Short exercise:
Search the records below for the word "import" and show every line where it occurs.

[Rows from a 3D modeling dataset]
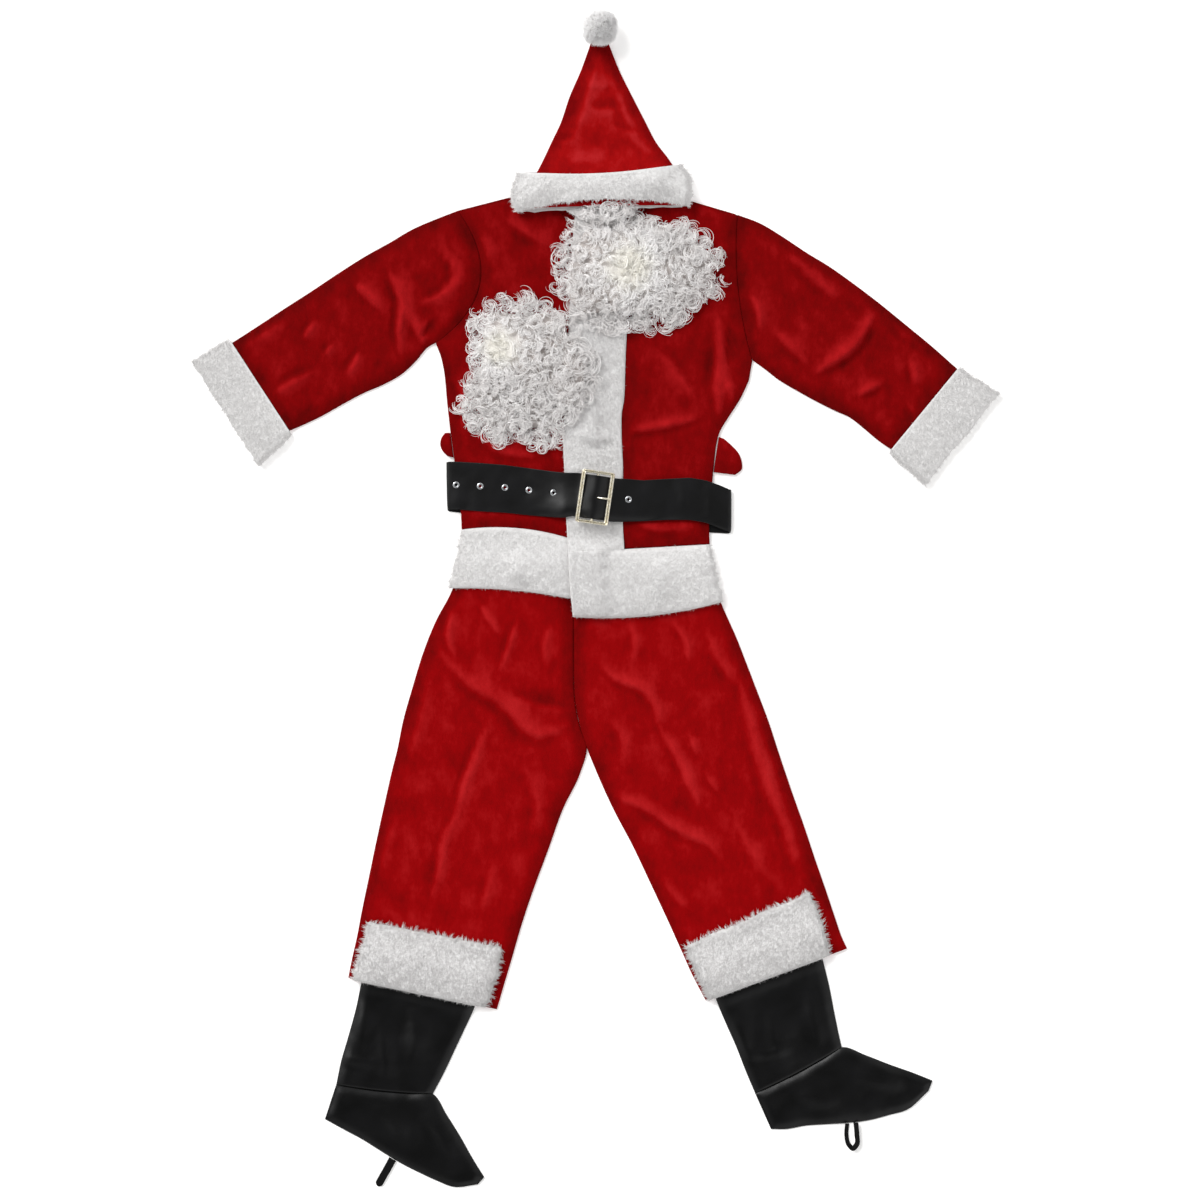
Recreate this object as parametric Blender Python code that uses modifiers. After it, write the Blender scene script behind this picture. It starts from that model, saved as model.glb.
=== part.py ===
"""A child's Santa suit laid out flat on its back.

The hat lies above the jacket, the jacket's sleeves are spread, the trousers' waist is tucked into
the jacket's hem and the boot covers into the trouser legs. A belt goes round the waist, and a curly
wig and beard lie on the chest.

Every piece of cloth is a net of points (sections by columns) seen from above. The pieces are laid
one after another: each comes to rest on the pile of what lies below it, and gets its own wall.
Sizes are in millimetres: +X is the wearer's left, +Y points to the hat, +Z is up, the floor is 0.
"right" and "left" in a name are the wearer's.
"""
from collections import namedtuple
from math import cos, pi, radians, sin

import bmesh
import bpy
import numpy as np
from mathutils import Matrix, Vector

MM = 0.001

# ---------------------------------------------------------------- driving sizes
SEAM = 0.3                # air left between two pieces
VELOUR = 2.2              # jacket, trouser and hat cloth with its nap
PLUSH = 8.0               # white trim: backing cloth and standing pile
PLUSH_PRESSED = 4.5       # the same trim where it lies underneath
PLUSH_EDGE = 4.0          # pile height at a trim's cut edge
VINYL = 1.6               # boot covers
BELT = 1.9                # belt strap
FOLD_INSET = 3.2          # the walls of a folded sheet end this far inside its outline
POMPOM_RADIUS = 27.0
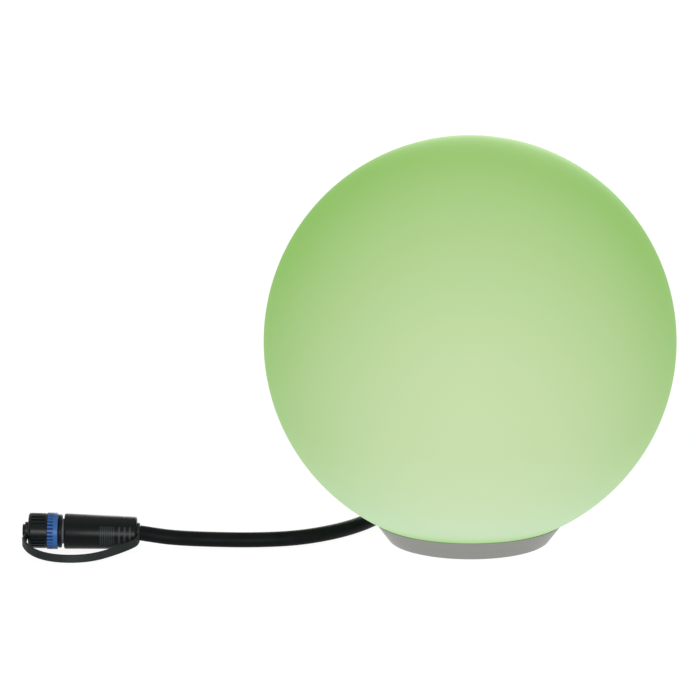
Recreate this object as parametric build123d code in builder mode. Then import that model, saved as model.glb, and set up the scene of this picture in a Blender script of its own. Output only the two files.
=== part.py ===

Solved problem:
from collections import namedtuple
from math import cos, pi, radians, sin
import bmesh
import bpy
import numpy as np
from mathutils import Matrix, Vector
Recreate this object as parametric build123d code in builder mode. Then import that model, saved as model.glb, and set up the scene of this picture in a Blender script of its own. Output only the two files.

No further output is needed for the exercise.